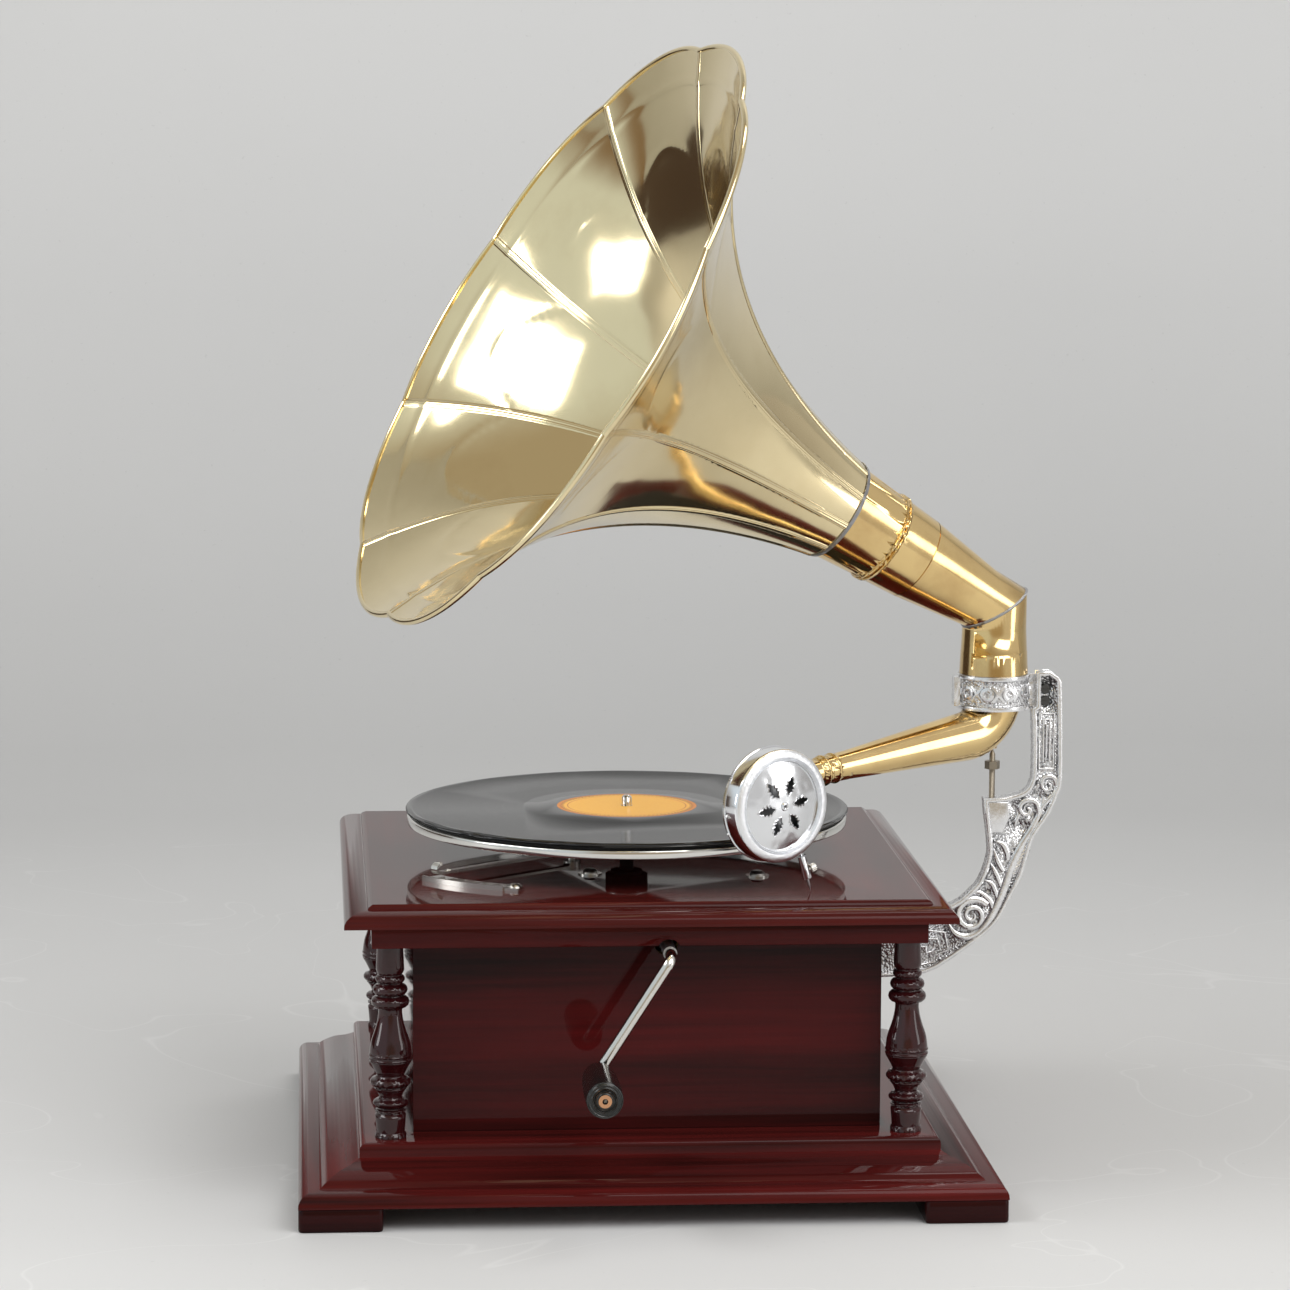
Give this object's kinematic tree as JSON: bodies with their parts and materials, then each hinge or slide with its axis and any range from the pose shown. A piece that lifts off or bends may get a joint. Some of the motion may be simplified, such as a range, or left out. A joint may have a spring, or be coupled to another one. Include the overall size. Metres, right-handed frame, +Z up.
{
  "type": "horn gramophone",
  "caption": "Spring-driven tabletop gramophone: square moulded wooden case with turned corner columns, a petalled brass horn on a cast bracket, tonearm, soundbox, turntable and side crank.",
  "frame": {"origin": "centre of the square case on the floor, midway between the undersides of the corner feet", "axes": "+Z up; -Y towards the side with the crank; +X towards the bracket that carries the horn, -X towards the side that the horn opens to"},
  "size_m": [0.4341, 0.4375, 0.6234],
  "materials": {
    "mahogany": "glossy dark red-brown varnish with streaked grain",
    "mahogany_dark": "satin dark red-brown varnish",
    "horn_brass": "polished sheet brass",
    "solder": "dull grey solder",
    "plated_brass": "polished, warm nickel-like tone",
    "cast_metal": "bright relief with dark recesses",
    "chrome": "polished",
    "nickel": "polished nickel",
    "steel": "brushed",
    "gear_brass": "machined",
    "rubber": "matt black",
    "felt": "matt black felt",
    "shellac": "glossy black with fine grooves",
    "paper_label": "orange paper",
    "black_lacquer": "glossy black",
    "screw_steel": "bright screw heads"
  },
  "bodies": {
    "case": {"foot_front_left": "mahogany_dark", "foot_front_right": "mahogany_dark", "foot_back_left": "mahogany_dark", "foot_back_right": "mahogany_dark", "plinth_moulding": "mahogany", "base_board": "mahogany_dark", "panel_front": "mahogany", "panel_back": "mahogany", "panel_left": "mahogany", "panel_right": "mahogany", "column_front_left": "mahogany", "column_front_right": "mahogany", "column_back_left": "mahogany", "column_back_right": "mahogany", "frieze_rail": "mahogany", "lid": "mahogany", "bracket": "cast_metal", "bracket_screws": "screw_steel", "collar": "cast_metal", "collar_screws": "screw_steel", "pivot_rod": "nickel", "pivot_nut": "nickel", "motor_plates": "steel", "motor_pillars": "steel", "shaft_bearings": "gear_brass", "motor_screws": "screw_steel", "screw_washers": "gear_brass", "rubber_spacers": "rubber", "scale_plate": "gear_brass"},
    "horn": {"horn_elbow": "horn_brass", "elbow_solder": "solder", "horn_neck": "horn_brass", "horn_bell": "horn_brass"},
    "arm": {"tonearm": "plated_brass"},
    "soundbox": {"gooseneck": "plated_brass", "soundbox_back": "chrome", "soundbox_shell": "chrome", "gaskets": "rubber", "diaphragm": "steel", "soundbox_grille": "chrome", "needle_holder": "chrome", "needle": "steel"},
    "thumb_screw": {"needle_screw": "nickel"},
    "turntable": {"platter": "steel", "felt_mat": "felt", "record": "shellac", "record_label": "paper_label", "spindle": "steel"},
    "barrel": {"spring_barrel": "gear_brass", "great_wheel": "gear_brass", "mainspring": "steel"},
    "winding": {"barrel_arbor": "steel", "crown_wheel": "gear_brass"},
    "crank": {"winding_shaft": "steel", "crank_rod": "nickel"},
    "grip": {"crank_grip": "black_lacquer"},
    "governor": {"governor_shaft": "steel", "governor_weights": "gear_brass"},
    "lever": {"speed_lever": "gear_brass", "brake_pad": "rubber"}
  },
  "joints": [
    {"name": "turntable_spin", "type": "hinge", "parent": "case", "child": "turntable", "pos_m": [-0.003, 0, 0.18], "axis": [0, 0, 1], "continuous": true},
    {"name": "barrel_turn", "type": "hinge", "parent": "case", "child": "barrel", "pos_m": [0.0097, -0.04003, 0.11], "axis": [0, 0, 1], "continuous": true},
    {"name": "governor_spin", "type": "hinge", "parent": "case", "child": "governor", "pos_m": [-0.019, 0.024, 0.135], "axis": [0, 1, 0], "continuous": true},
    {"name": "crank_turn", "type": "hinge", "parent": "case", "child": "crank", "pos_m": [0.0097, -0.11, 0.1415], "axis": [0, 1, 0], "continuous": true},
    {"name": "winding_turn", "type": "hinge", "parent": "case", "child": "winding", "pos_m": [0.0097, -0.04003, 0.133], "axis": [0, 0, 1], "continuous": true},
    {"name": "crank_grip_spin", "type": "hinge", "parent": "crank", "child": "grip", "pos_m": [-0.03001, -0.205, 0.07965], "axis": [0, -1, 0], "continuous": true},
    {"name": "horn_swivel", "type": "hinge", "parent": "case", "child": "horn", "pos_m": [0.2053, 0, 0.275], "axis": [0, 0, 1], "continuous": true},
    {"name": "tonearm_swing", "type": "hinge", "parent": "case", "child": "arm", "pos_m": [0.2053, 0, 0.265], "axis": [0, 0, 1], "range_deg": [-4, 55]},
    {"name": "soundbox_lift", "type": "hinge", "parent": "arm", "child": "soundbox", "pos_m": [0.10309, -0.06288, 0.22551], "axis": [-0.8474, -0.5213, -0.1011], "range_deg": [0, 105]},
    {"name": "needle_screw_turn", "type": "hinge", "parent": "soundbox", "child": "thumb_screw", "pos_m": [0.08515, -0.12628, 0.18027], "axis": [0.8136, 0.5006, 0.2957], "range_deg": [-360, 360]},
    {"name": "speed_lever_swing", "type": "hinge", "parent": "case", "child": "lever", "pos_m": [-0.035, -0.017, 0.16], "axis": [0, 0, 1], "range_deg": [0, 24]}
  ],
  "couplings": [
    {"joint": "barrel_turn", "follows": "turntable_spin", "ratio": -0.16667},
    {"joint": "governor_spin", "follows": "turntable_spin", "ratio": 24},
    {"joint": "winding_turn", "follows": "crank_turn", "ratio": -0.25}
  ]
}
+ + +
TASK TO CARRY OUT - Scan the material and collect every line that contains "materials".

CORRECT OUTPUT -
Give this object's kinematic tree as JSON: bodies with their parts and materials, then each hinge or slide with its axis and any range from the pose shown. A piece that lifts off or bends may get a joint. Some of the motion may be simplified, such as a range, or left out. A joint may have a spring, or be coupled to another one. Include the overall size. Metres, right-handed frame, +Z up.
  "materials": {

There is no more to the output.